I'll let you consider the other cases. Note for example that $S=[1/3,1/2]\cap\mathbb{Q}$ could be such that $E(S)=0$, or it could give $E(S)=E[1/3,1/2]$, or $E(S)=E(T)$ could hold for a lot of closed subsets $T$ of $[1/3,1/2]$ because the spectrum is closed, and every subset of $[1/3,1/2]\cap\mathbb{Q}$ could consist of eigenvalues.
In the second case where $\Omega=[\tfrac{1}{4}, \tfrac{1}{3}) \cup ([\tfrac{1}{3}, \tfrac{1}{2}) \cap \mathbb{Q})$ there is no definite answer even if we assume the existence of a cyclic vector.
First, consider $A$ to be multiplication by $f(x)=x$ on $L^2[0,1]$ with the usual Lebesgue measure. A cyclic vector is given by the constant function 1 since polynomials are dense in $L^2[0,1]$. Then the spectral measure $E_\Omega$ is given explicitly by the functional calculus as the operator $\chi_\Omega (A) \phi (x) = \chi_\Omega(x) \phi$.
In particular, the operator $E_\Omega A$ is given by multiplication with $g(x)=x \chi_\Omega(x)$. Computing its norm amounts to computing its spectrum which amounts to computing its essential range with respect to the Lebesgue measure. Clearly, the essential range of $g$ is $\{ 0 \} \cup [\tfrac{1}{4}, \tfrac{1}{3}]$, so $|| E_\Omega A ||= \tfrac{1}{3}$.

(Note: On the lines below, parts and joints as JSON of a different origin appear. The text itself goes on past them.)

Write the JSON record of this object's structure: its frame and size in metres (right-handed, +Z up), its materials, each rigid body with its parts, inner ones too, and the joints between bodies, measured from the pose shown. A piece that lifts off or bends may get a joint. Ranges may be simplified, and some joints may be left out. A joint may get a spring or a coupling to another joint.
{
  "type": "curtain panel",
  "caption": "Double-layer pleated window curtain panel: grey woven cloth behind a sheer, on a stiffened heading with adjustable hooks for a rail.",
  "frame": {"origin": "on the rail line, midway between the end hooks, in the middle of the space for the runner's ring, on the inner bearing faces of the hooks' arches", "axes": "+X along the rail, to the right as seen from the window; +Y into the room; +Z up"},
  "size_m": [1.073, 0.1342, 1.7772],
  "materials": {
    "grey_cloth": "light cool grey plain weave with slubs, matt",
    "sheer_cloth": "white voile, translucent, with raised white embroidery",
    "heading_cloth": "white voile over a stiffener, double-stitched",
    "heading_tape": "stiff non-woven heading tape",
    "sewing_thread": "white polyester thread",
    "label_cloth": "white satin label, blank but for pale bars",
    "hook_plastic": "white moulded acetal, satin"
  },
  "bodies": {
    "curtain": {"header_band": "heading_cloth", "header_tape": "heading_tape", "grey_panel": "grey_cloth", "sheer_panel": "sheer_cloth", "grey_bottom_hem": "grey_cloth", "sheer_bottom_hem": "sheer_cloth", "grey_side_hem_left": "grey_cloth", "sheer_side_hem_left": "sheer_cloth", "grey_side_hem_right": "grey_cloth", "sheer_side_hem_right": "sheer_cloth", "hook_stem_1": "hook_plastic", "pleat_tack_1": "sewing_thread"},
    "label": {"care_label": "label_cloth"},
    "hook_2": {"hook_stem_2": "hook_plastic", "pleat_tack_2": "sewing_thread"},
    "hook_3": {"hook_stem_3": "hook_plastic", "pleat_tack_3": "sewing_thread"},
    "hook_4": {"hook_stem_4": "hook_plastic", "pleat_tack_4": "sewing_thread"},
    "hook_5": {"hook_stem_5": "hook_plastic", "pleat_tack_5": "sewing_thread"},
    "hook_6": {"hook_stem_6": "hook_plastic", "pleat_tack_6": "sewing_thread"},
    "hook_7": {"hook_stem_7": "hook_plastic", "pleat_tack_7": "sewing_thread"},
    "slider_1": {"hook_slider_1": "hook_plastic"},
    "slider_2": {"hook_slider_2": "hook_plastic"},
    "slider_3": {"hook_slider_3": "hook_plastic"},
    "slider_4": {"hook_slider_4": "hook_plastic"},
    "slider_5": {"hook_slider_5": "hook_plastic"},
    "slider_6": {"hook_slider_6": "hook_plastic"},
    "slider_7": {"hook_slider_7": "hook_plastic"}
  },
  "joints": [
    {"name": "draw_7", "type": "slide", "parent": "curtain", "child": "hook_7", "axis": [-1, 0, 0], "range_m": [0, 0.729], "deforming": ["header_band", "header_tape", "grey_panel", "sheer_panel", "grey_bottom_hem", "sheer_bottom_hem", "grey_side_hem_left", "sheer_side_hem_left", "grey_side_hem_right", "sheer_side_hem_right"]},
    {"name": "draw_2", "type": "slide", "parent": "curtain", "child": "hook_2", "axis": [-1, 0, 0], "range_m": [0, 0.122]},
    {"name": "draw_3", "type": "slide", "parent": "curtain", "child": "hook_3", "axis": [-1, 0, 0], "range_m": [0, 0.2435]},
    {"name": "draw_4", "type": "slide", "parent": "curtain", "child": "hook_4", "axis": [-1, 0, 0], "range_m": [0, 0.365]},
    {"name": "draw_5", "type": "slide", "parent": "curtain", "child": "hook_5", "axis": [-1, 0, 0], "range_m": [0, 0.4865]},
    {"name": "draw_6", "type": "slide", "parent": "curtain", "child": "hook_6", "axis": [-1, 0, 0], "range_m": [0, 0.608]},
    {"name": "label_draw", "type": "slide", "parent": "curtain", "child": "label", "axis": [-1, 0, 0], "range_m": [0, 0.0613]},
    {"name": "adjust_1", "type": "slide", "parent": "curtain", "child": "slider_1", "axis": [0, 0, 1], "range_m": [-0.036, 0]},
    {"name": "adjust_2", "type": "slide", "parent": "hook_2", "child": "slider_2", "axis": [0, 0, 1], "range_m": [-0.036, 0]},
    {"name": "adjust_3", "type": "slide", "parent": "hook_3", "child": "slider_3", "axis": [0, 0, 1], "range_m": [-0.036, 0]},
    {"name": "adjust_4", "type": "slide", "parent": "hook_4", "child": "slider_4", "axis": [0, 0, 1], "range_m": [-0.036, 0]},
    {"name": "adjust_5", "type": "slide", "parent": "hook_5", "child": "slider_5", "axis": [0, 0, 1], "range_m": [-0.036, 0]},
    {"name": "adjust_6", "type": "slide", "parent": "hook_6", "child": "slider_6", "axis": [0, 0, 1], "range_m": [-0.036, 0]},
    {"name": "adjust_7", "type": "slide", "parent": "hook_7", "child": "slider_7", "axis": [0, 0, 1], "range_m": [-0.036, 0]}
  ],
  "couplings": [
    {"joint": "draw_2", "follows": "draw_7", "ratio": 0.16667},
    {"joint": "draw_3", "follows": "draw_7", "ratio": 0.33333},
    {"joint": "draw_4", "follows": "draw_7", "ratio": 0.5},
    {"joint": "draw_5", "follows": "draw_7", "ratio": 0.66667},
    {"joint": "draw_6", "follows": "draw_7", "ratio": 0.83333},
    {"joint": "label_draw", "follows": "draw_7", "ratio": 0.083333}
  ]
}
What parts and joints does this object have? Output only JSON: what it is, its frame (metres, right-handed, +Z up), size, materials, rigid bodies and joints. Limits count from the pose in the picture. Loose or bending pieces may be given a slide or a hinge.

Second, consider $L^2[0,1]$ with the measure given by $\mu = \lambda + \delta_{\tfrac{1}{2}}$, where $\lambda$ denotes the Lebesgue measure. I.e. we give the point $\tfrac{1}{2}$ mass 1. Then, by the same argument as above we have to find the essential range of $g(x)=x \chi_\Omega(x)$ w.r.t. $\mu$. Here, we have that the essential range is $\{ 0 \} \cup [\tfrac{1}{4}, \tfrac{1}{3}] \cup \{ \tfrac{1}{2} \}$, so $|| E_\Omega A ||= \tfrac{1}{2}$.
Note: In the second case, we also have a cyclic vector, namely the constant function 1. This is consequence of the following: For finite, regular Borel measures on compact subsets $K$ of $\mathbb{R}$ the continuous functions are dense in $L^2(K)$. Now, the polynomials are dense in the continuous functions (w.r.t. to the sup-norm), so particular they are dense w.r.t. to the $L^2$ norm.